Radhika has always despaired of my unpredictable taste in books, and I am not going to disappoint her by being consistent.

Post that, I have my set of books from Seagull waiting for me. Books are still my favourite mode of escape, and it feels great to start the new year armed with enough books to keep me going for a while.






14 thoughts on “Catching up on Malayalam and Indo-Anglian Literature

      1. Ok, I’ll go by the monosyllabic Joe, then, thank you. 🙂 Naveen’s documentary is truly interesting – you could ask for a copy from Seagull. There’s a feature film on Chapal Bhaduri too. I’ve watched it online, but am unable to get the link now. It’s titled Just Another Love Story by Rituparno Ghosh. You might be able to access it from your part of the world. That is worth a watch.

        Liked by 1 person

  1. Yes, you thought right. I’ve just read K. G. Subramanyan’s writing from Seagull as yet, in terms of Indian writing. Now I have a Mahasweta Devi with me which I shall soon start. My native tongue is Malayalam, and I’ve been brushing up on that too.

    Liked by 1 person

    1. I’ll try to get it. I don’t know many people here who are into books, and hardly any who read Malayalam.
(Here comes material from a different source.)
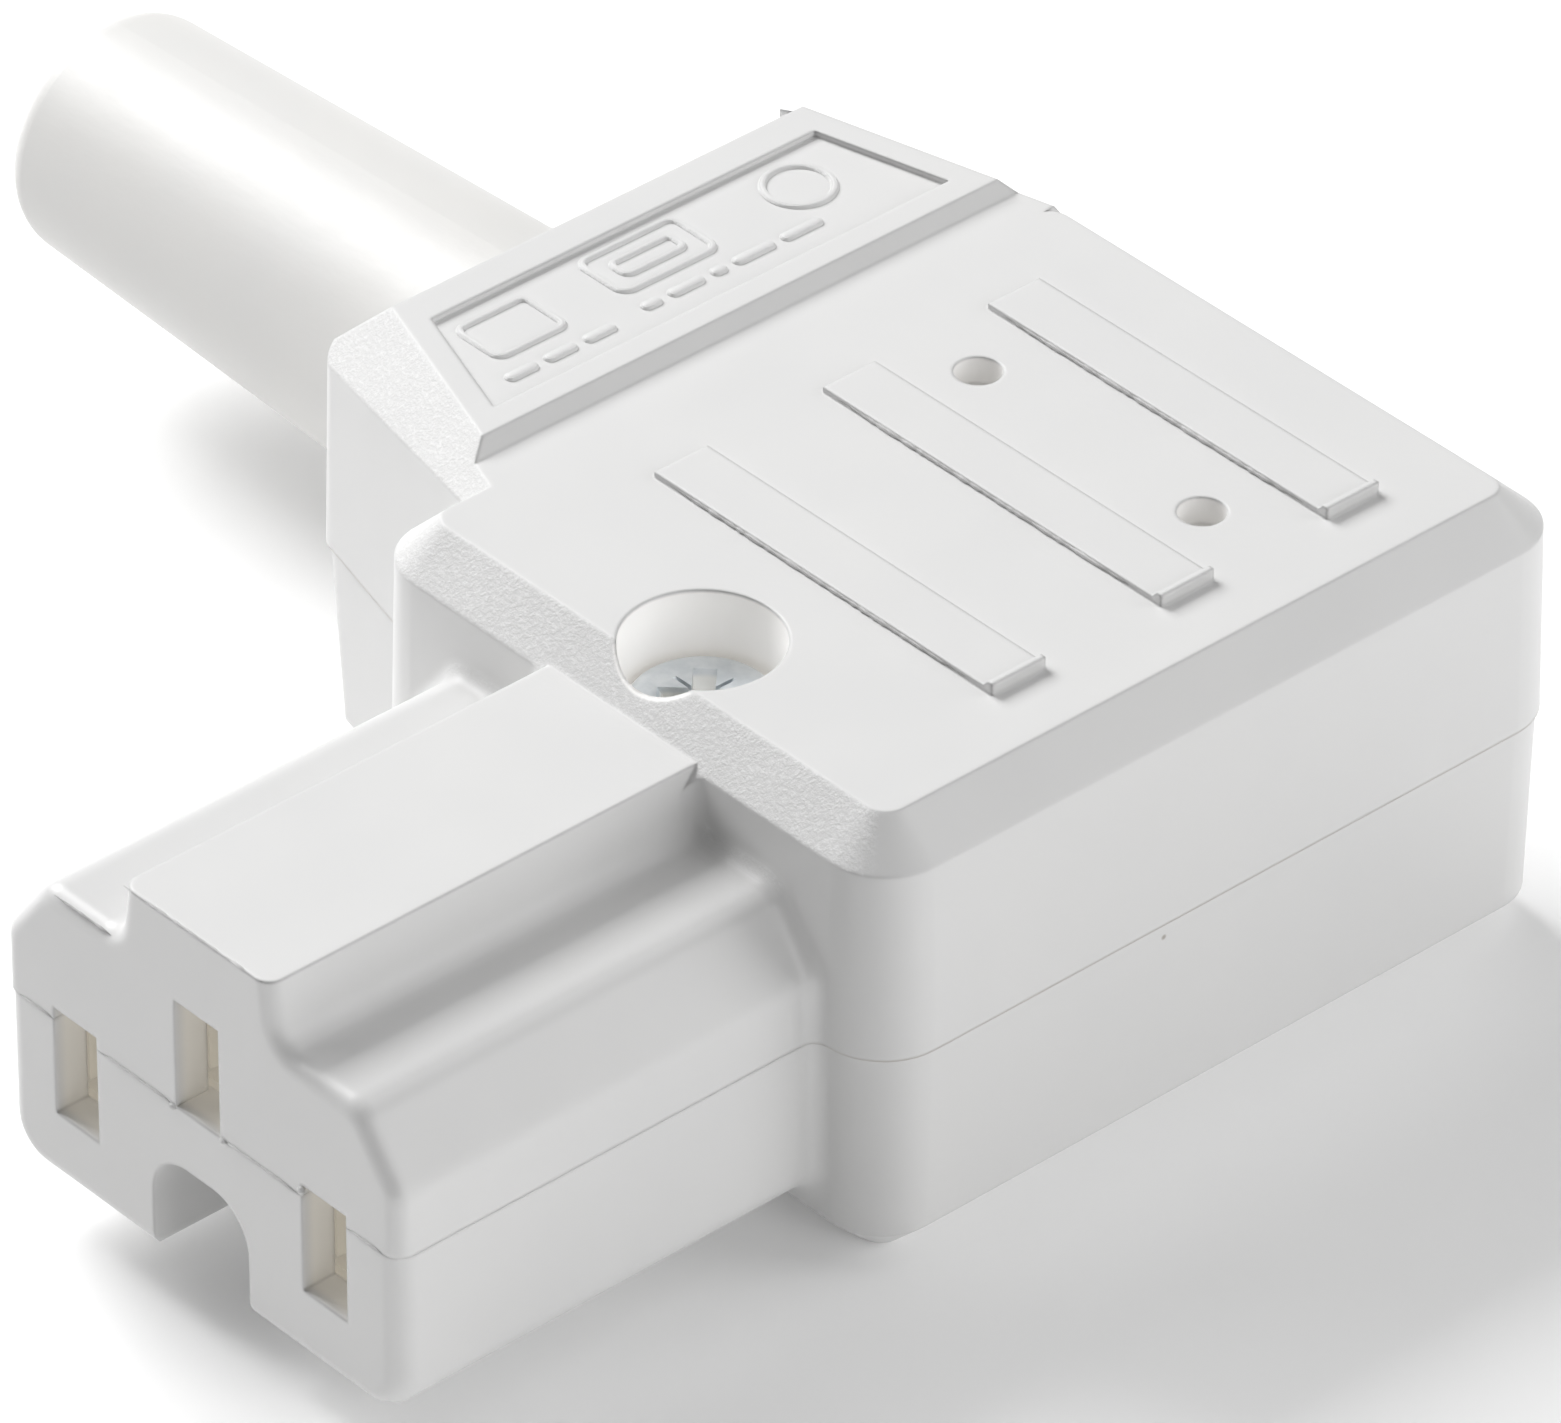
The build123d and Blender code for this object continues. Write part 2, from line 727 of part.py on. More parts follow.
# Contacts, springs, terminals and terminal screws of the two current poles
side_floor = -side_contact_floor
side_low = side_floor + sheet
side_end = side_terminal_y + terminal_length / 2
for pole, x in (("live", -side_x), ("neutral", side_x)):
    contact = contact_solid(x, side_floor, side_end, tail_width)
    contact.part.label = pole + "_contact"
    export_step(contact.part, "parts/" + pole + "_contact.step")
    spring = spring_solid(x, side_floor)
    spring.part.label = pole + "_contact_spring"
    export_step(spring.part, "parts/" + pole + "_contact_spring.step")
    terminal = terminal_solid(x, side_terminal_y, side_low)
    terminal.part.label = pole + "_terminal"
    export_step(terminal.part, "parts/" + pole + "_terminal.step")
    screw = slotted_screw(
        x,
        side_terminal_y,
        side_low + terminal_height,
        terminal_screw_diameter,
        terminal_screw_reach,
        terminal_head_diameter,
        terminal_head_height,
    )
    screw.part.label = pole + "_terminal_screw"
    export_step(screw.part, "parts/" + pole + "_terminal_screw.step")

# The earth strap passes round the housing screw and lies on top of its terminal
earth_contact = contact_solid(0, 0, earth_terminal_y + terminal_length / 2, earth_strap_width)
with earth_contact:
    with Locations((0, screw_y, sheet)):
        Hole((screw_diameter + screw_clearance) / 2, depth=sheet)
    with Locations((0, earth_terminal_y, sheet)):
        Hole(terminal_screw_diameter / 2, depth=sheet)
earth_contact.part.label = "earth_contact"
export_step(earth_contact.part, "parts/earth_contact.step")
earth_contact_spring = spring_solid(0, 0)
earth_contact_spring.part.label = "earth_contact_spring"
export_step(earth_contact_spring.part, "parts/earth_contact_spring.step")
earth_terminal = terminal_solid(0, earth_terminal_y, -terminal_height)
earth_terminal.part.label = "earth_terminal"
export_step(earth_terminal.part, "parts/earth_terminal.step")
earth_terminal_screw = slotted_screw(
    0,
    earth_terminal_y,
    sheet,
    terminal_screw_diameter,
    terminal_screw_reach + sheet,
    terminal_head_diameter,
    terminal_head_height,
)
earth_terminal_screw.part.label = "earth_terminal_screw"
export_step(earth_terminal_screw.part, "parts/earth_terminal_screw.step")

# Saddle clamp over the cord, with its two screws
clamp_foot = clamp_gap / 2
with BuildPart() as cord_clamp:
    with BuildSketch(Plane.YZ.offset(clamp_x - clamp_width / 2)):
        with Locations((cord_axis_y, 0)):
            Circle(clamp_arch_radius + clamp_thickness)
        with Locations((cord_axis_y, clamp_foot)):
            Rectangle(clamp_span, clamp_thickness, align=(Align.CENTER, Align.MIN))
        with Locations((cord_axis_y, 0)):
            Circle(clamp_arch_radius, mode=Mode.SUBTRACT)
        with Locations((cord_axis_y, clamp_foot)):
            Rectangle(
                clamp_span,
                2 * clamp_arch_radius + clamp_span,
                align=(Align.CENTER, Align.MAX),
                mode=Mode.SUBTRACT,
            )
    extrude(amount=clamp_width)
    with Locations((clamp_x, cord_axis_y, clamp_foot + clamp_thickness)):
        with GridLocations(1, clamp_hole_pitch, 1, 2):
            Hole((clamp_screw_diameter + screw_clearance) / 2)
cord_clamp.part.label = "cord_clamp"
export_step(cord_clamp.part, "parts/cord_clamp.step")

for name, side in (("front_clamp_screw", -1), ("rear_clamp_screw", 1)):
    screw = slotted_screw(
        clamp_x,
        cord_axis_y + side * clamp_hole_pitch / 2,
        clamp_foot + clamp_thickness,
        clamp_screw_diameter,
        clamp_thickness + clamp_gap + clamp_screw_reach,
        clamp_head_diameter,
        clamp_head_height,
    )
    screw.part.label = name
    export_step(screw.part, "parts/" + name + ".step")
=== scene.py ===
import bpy
import math
import random
from mathutils import Matrix, Vector


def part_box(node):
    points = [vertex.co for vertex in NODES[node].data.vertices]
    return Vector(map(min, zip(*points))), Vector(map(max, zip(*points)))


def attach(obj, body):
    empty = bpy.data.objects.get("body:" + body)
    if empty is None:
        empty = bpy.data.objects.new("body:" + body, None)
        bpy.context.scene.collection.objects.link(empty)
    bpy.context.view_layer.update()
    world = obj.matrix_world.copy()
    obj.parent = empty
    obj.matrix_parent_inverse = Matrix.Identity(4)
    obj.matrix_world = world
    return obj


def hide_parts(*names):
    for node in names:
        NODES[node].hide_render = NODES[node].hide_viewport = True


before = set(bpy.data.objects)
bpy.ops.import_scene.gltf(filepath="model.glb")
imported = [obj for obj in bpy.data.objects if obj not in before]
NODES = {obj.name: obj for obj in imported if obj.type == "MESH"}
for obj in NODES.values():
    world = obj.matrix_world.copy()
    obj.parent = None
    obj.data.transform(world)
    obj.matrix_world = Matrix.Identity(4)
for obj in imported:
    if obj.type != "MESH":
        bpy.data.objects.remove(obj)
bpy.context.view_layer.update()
MM = 0.001

# Camera: the photograph's own viewpoint, a long lens looking down over the nose
PHOTO_WIDTH = 1561
FOCAL_PIXELS = 13256.6
SENSOR = 36.0
CAMERA_PLACE = Vector((295.01, -238.35, 292.79)) * MM
CAMERA_AZIMUTH = 47.905
CAMERA_ELEVATION = 35.918
CAMERA_ROLL = -0.41
CLIP_START = 0.01
CLIP_END = 10.0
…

I find Malayalam books on sale only in the magazine counters of supermarkets, and the collection is usually typical. Will try looking for this among them.


  2. I am so excited to have found this post! I just finished reading and writing a review of Pillai’s Chemmeen which is being reissued from Seagull Books. I enjoyed it so much and I would like to read more Malayalam lit in translation!


  3. Mini mam please try to go through Aithihyamala ഐതിഹ്യമാല by kottarathil Sankunni if you haven’t already. It is a nice collection of Kerala folklore and related stories set in the 17th and 18th century. The English version is also available translated by Sreekumari Ramachandran.